Wednesday, February 28, 2007

Why I won't change your name if it is Big Bird or Free Fellow

By Daniel T. Parker

I'm not going to take sides on the "English names" debate except to throw in a couple of observations as to why I have decided to keep my big western nose out of it, and why I sometimes will decide to put my nose in...

a) My overriding idea is that, as long as I'm teaching in a foreign country, my students' English names are like our user names on email lists; they're just handles and nothing more. If someone picked Shiney Sprout as their Hotmail or Yahoo! name, would I object? No. So I'm not going to correct "Esthur's" spelling or tell "Big Bird" or "Free Fellow" that these are not cool girls' names. I'm too busy trying to figure out why my 11-year-old son has chosen the name "Creeper33" for his email handle...

b) I also get the feeling that adopted names are symptomatic of static and dynamic culture. As foreign teachers, we're not part of our students' native culture, and we're often not part of their age-culture, either.
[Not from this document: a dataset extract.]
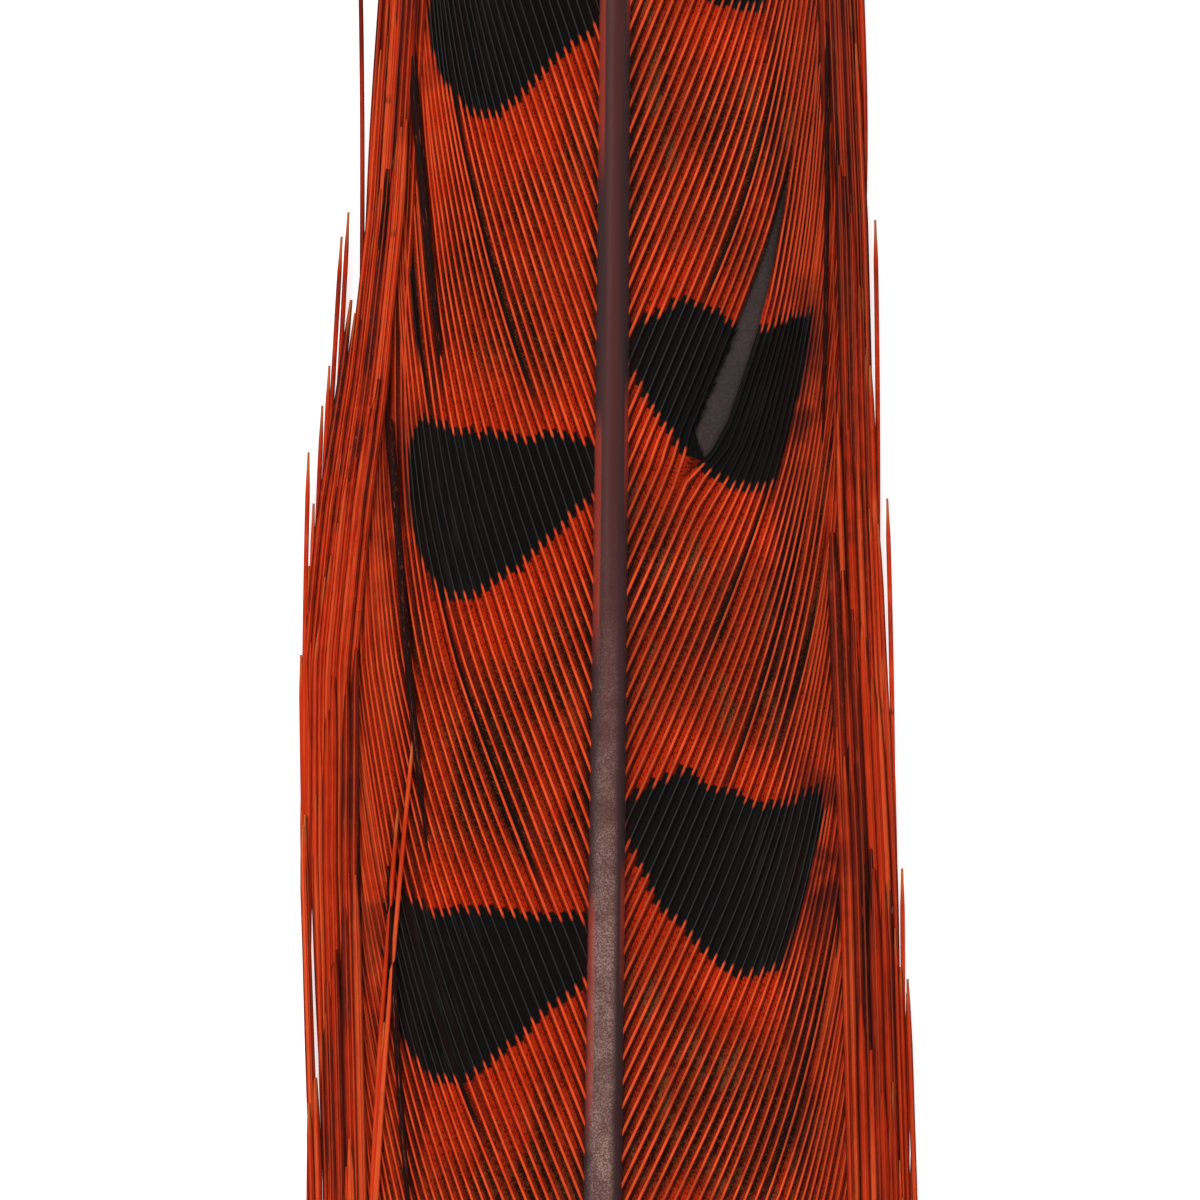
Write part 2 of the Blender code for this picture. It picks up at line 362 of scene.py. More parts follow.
def split_push(roots, reach, y):
    """How far the split moves each barb: outwards below it, and a little inwards above it."""
    below = SPLIT_ROOT - roots[:, None]
    # Barbs further below the split begin to turn aside sooner, so that they keep clear of their neighbours.
    start = SPLIT_PUSH_START - 0.8 * np.maximum(below, 0)
    rise = np.clip((y - start) / (SPLIT_WIDTH[0][0] - start), 0, 1)
    pushed = read_table(SPLIT_WIDTH, 1, y) * ease(rise, 0, 1) * ease(reach, 0.6, 2.4)
    outwards, inwards = PUSHED_OUT * np.exp(-below / SPLIT_DECAY), -PUSHED_IN * np.exp(below / 3)
    return pushed * np.where(below > 0, outwards, inwards)


def open_seams(side, roots, reach, y):
    """Barbs that leave the shaft just below a seam lie a little further out along it."""
    for root, strength, low, high in SEAMS[side]:
        below = root - roots[:, None]
        run = ease(y, low, low + 8) * (1 - ease(y, high - 8, high))
        reach = reach + 0.2 * strength * run * np.where(below > 0, np.exp(-below / 4), 0)
    return reach


def seam_shade_strength(side, roots, y):
    """How much painted shade a seam lays along each barb: darkest on the nearest one, and less on the next
    two.
    """
    seam = np.zeros_like(y)
    for root, strength, low, high in SEAMS[side]:
        nearest = int(np.argmin(np.abs(roots - root)))
        for next_barb, share in enumerate((1.0, 0.5, 0.3)):
            barb = min(nearest + next_barb, len(roots) - 1)
            run = ease(y[barb], low, low + 6) * (1 - ease(y[barb], high - 5, high))
            seam[barb] = np.maximum(seam[barb], strength * share * run)
    return seam


def neighbour_gaps(reach, y):
    """How far it is from each barb to the next one in, and to the next one out."""
    grid = np.arange(VANE_START - 2, FEATHER_TIP + 2, 0.5)
    last = len(reach) - 1
    at_grid = [np.interp(grid, barb_y, barb_reach) for barb_y, barb_reach in zip(y, reach)]
    inner_gap, outer_gap = np.empty_like(reach), np.empty_like(reach)
    for i in range(last + 1):
        inner_gap[i] = reach[i] - np.interp(y[i], grid, at_grid[min(i + 1, last)])
        outer_gap[i] = np.interp(y[i], grid, at_grid[max(i - 1, 0)]) - reach[i]
    inner_gap[-1], outer_gap[0] = outer_gap[-1], inner_gap[0]
    return inner_gap, outer_gap


def web_halves(random, side, roots, reach, y):
    """How wide each barb's web is, on its inner and on its outer side."""
    inner_gap, outer_gap = neighbour_gaps(reach, y)
    tangent_x, tangent_y = np.gradient(reach, axis=1), np.gradient(y, axis=1)
    lean = tangent_y / np.hypot(tangent_x, tangent_y)
    out = reach / half_width(side, y)
    fringe, at_edge = ease(out, *FRINGE), ease(out, 0.9, 0.98)
    one_a_barb = len(roots), 1
    strand_half = random.uniform(0.15, 0.3, one_a_barb) * (1 - at_edge)
    strand_half = strand_half + random.uniform(0.11, 0.18, one_a_barb) * at_edge
    inner_half, outer_half = (
        np.clip(0.56 * gap * lean, NARROWEST_WEB, WIDEST_WEB) * (1 - fringe) + strand_half * fringe
        for gap in (inner_gap, outer_gap)
    )
    if side == RIGHT:
        # The web beside the split is narrow along it, and closes it below its lower end.
        right_side, left_side = split_neighbours(roots)
        low, high = SPLIT_LOW_END[RIGHT], SPLIT_LOW_END[LEFT]
        below_top = 1 - ease(y, SPLIT_TOP - 1, SPLIT_TOP)
        open_here = np.clip((y - low) / (high - low), 0, 1) * below_top
        closed = np.maximum(outer_gap + 0.12, NARROWEST_WEB)
        bridge = np.where((y > 2) & (y < high), closed, outer_half)
        own = ease(y, 4.8, 5.8) * below_top
        inner_half[right_side] += (0.17 - inner_half[right_side]) * own[right_side]
        outer_half[left_side] = (bridge + (0.16 - bridge) * open_here)[left_side]
    return inner_half, outer_half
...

When I was in China, my students phonetically translated my name into a Chinese phrase translated as "Iron Rake Climbs Mountains" and they thought it was cool; they were a little disappointed when I opted for Zhang Shi Zhe, their second choice. One (the afore-mentioned Big Bird) explained that it was, of course, a proper Chinese name, but "Iron Rake Climbs Mountains" just sort of sounded cool.... and the American Indian drops of blood scattered in my veins agreed with her.

c) Although I try to remember and use students' real names as quickly and often as possible, nicknames certainly serve their purpose by making a student memorable. Thus, this semester in Korea, I could call Free Fellow and Smile by their names much quicker than I could the Julies and Julias and Joannes and Joys.

d) However, if I find a student who is planning to go to America (which is probably much more likely, at least easier, here in Korea than in PRC) I may suggest a name alignment, as I did when Sopie (pronounced "Soapy") told me she wanted to do graduate work in the States. I simply told her that her name's proper spelling and pronunciation was Sophie or Sophia, and pointed out the image Americans would have in their mind if they were introduced to "Soapy".

But, other than that, I'm determined to stay out of it. But whenever I meet up with a fellow Western English teacher who wants to get involved in their students' English names, I stay out of that, too.